Job>
Restate all of the data exactly.

Dataset section>
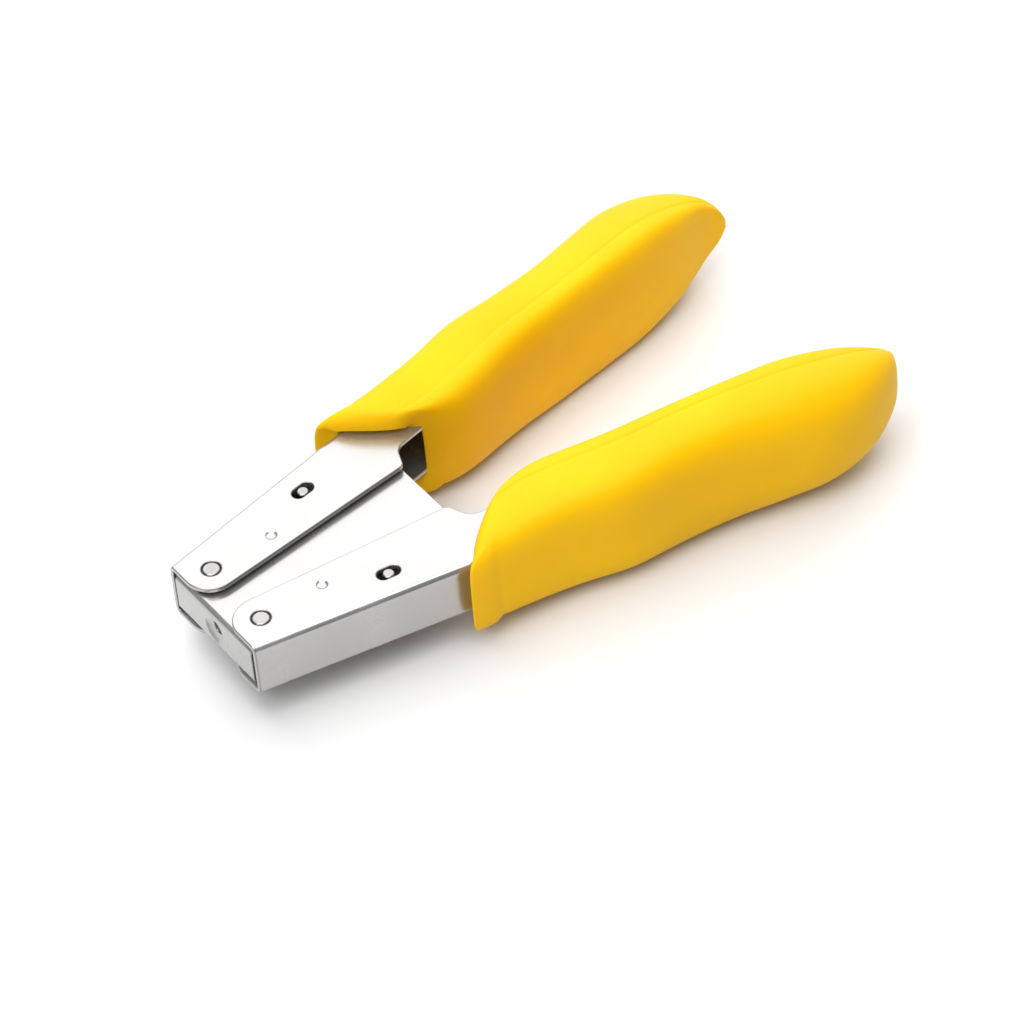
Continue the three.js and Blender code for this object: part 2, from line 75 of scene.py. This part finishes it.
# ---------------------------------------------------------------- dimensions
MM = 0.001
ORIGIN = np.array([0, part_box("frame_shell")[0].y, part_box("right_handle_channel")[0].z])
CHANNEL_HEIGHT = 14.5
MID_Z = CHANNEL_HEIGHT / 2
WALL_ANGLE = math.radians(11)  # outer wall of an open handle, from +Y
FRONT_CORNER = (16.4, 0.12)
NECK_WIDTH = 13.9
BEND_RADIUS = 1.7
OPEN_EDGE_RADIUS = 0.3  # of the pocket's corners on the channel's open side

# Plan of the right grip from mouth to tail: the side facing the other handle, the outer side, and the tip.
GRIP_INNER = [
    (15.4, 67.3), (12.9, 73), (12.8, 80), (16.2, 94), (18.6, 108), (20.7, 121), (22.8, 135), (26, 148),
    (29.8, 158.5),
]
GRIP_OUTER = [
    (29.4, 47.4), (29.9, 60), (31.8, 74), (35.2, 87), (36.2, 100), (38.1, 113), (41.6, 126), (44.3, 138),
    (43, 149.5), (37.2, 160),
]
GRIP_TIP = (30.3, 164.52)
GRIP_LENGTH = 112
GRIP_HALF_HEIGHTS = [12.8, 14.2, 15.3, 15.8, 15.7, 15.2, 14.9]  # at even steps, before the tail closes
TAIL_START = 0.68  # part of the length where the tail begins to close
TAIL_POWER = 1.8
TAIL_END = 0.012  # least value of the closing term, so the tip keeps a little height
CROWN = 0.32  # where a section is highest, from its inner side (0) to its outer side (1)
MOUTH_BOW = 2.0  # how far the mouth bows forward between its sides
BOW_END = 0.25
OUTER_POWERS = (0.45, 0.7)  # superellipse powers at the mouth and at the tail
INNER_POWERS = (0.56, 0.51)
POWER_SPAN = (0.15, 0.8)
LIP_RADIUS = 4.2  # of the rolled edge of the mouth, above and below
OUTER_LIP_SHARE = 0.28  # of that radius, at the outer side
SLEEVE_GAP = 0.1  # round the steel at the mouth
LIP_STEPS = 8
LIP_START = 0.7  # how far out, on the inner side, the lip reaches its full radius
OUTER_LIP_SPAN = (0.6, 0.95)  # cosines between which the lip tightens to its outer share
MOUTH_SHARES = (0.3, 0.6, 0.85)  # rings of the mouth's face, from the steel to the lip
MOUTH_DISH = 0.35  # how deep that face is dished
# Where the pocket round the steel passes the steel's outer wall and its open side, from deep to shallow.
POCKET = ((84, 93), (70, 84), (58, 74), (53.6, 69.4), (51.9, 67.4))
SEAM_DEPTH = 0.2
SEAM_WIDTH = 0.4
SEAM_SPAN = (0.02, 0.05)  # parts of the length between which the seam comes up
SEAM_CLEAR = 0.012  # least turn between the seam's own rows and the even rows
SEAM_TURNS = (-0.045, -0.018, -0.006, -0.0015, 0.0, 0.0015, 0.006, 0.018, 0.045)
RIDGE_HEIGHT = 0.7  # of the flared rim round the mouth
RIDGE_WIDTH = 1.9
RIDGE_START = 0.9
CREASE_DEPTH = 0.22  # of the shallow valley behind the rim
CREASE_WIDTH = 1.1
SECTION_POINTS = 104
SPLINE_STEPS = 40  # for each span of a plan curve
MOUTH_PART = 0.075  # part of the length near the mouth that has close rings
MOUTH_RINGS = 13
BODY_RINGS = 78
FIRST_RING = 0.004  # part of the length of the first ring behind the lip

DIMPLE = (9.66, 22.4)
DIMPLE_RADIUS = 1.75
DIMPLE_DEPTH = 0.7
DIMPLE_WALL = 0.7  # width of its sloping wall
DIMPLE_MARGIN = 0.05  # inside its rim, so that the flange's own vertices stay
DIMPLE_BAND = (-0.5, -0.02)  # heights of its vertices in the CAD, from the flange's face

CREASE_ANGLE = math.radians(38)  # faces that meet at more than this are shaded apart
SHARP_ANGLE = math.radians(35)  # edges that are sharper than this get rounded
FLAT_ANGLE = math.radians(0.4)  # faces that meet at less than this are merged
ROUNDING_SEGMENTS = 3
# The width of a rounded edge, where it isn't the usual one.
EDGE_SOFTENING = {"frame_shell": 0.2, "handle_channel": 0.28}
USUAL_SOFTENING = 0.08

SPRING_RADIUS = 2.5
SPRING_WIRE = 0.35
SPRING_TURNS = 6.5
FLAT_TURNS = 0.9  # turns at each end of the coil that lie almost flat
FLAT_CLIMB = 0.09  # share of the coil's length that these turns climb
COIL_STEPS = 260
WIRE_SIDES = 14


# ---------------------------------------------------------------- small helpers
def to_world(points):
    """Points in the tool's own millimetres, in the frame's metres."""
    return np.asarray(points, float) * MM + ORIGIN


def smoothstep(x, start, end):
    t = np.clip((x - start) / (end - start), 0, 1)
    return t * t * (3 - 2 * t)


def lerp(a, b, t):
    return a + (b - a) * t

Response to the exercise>
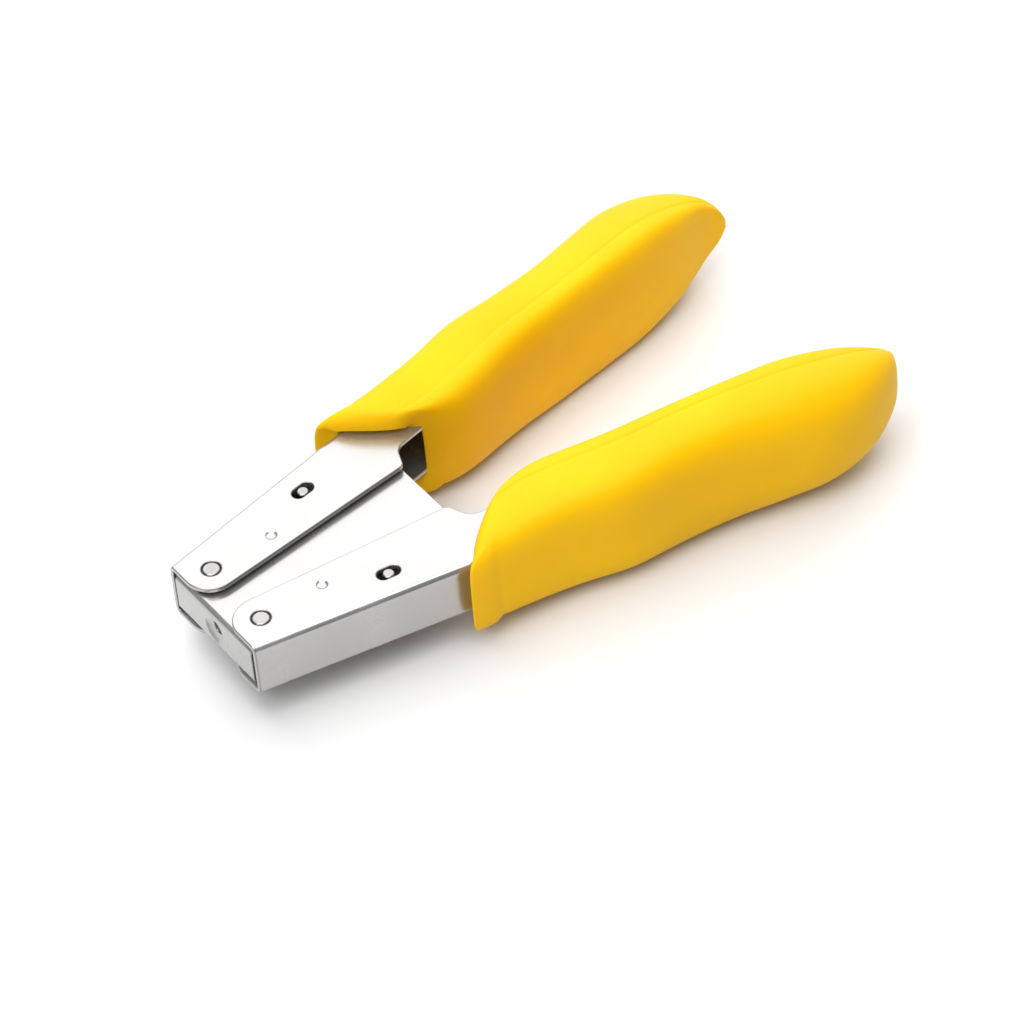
Continue the three.js and Blender code for this object: part 2, from line 75 of scene.py. This part finishes it.
# ---------------------------------------------------------------- dimensions
MM = 0.001
ORIGIN = np.array([0, part_box("frame_shell")[0].y, part_box("right_handle_channel")[0].z])
CHANNEL_HEIGHT = 14.5
MID_Z = CHANNEL_HEIGHT / 2
WALL_ANGLE = math.radians(11)  # outer wall of an open handle, from +Y
FRONT_CORNER = (16.4, 0.12)
NECK_WIDTH = 13.9
BEND_RADIUS = 1.7
OPEN_EDGE_RADIUS = 0.3  # of the pocket's corners on the channel's open side

# Plan of the right grip from mouth to tail: the side facing the other handle, the outer side, and the tip.
GRIP_INNER = [
    (15.4, 67.3), (12.9, 73), (12.8, 80), (16.2, 94), (18.6, 108), (20.7, 121), (22.8, 135), (26, 148),
    (29.8, 158.5),
]
GRIP_OUTER = [
    (29.4, 47.4), (29.9, 60), (31.8, 74), (35.2, 87), (36.2, 100), (38.1, 113), (41.6, 126), (44.3, 138),
    (43, 149.5), (37.2, 160),
]
GRIP_TIP = (30.3, 164.52)
GRIP_LENGTH = 112
GRIP_HALF_HEIGHTS = [12.8, 14.2, 15.3, 15.8, 15.7, 15.2, 14.9]  # at even steps, before the tail closes
TAIL_START = 0.68  # part of the length where the tail begins to close
TAIL_POWER = 1.8
TAIL_END = 0.012  # least value of the closing term, so the tip keeps a little height
CROWN = 0.32  # where a section is highest, from its inner side (0) to its outer side (1)
MOUTH_BOW = 2.0  # how far the mouth bows forward between its sides
BOW_END = 0.25
OUTER_POWERS = (0.45, 0.7)  # superellipse powers at the mouth and at the tail
INNER_POWERS = (0.56, 0.51)
POWER_SPAN = (0.15, 0.8)
LIP_RADIUS = 4.2  # of the rolled edge of the mouth, above and below
OUTER_LIP_SHARE = 0.28  # of that radius, at the outer side
SLEEVE_GAP = 0.1  # round the steel at the mouth
LIP_STEPS = 8
LIP_START = 0.7  # how far out, on the inner side, the lip reaches its full radius
OUTER_LIP_SPAN = (0.6, 0.95)  # cosines between which the lip tightens to its outer share
MOUTH_SHARES = (0.3, 0.6, 0.85)  # rings of the mouth's face, from the steel to the lip
MOUTH_DISH = 0.35  # how deep that face is dished
# Where the pocket round the steel passes the steel's outer wall and its open side, from deep to shallow.
POCKET = ((84, 93), (70, 84), (58, 74), (53.6, 69.4), (51.9, 67.4))
SEAM_DEPTH = 0.2
SEAM_WIDTH = 0.4
SEAM_SPAN = (0.02, 0.05)  # parts of the length between which the seam comes up
SEAM_CLEAR = 0.012  # least turn between the seam's own rows and the even rows
SEAM_TURNS = (-0.045, -0.018, -0.006, -0.0015, 0.0, 0.0015, 0.006, 0.018, 0.045)
RIDGE_HEIGHT = 0.7  # of the flared rim round the mouth
RIDGE_WIDTH = 1.9
RIDGE_START = 0.9
CREASE_DEPTH = 0.22  # of the shallow valley behind the rim
CREASE_WIDTH = 1.1
SECTION_POINTS = 104
SPLINE_STEPS = 40  # for each span of a plan curve
MOUTH_PART = 0.075  # part of the length near the mouth that has close rings
MOUTH_RINGS = 13
BODY_RINGS = 78
FIRST_RING = 0.004  # part of the length of the first ring behind the lip

DIMPLE = (9.66, 22.4)
DIMPLE_RADIUS = 1.75
DIMPLE_DEPTH = 0.7
DIMPLE_WALL = 0.7  # width of its sloping wall
DIMPLE_MARGIN = 0.05  # inside its rim, so that the flange's own vertices stay
DIMPLE_BAND = (-0.5, -0.02)  # heights of its vertices in the CAD, from the flange's face

CREASE_ANGLE = math.radians(38)  # faces that meet at more than this are shaded apart
SHARP_ANGLE = math.radians(35)  # edges that are sharper than this get rounded
FLAT_ANGLE = math.radians(0.4)  # faces that meet at less than this are merged
ROUNDING_SEGMENTS = 3
# The width of a rounded edge, where it isn't the usual one.
EDGE_SOFTENING = {"frame_shell": 0.2, "handle_channel": 0.28}
USUAL_SOFTENING = 0.08

SPRING_RADIUS = 2.5
SPRING_WIRE = 0.35
SPRING_TURNS = 6.5
FLAT_TURNS = 0.9  # turns at each end of the coil that lie almost flat
FLAT_CLIMB = 0.09  # share of the coil's length that these turns climb
COIL_STEPS = 260
WIRE_SIDES = 14


# ---------------------------------------------------------------- small helpers
def to_world(points):
    """Points in the tool's own millimetres, in the frame's metres."""
    return np.asarray(points, float) * MM + ORIGIN


def smoothstep(x, start, end):
    t = np.clip((x - start) / (end - start), 0, 1)
    return t * t * (3 - 2 * t)


def lerp(a, b, t):
    return a + (b - a) * t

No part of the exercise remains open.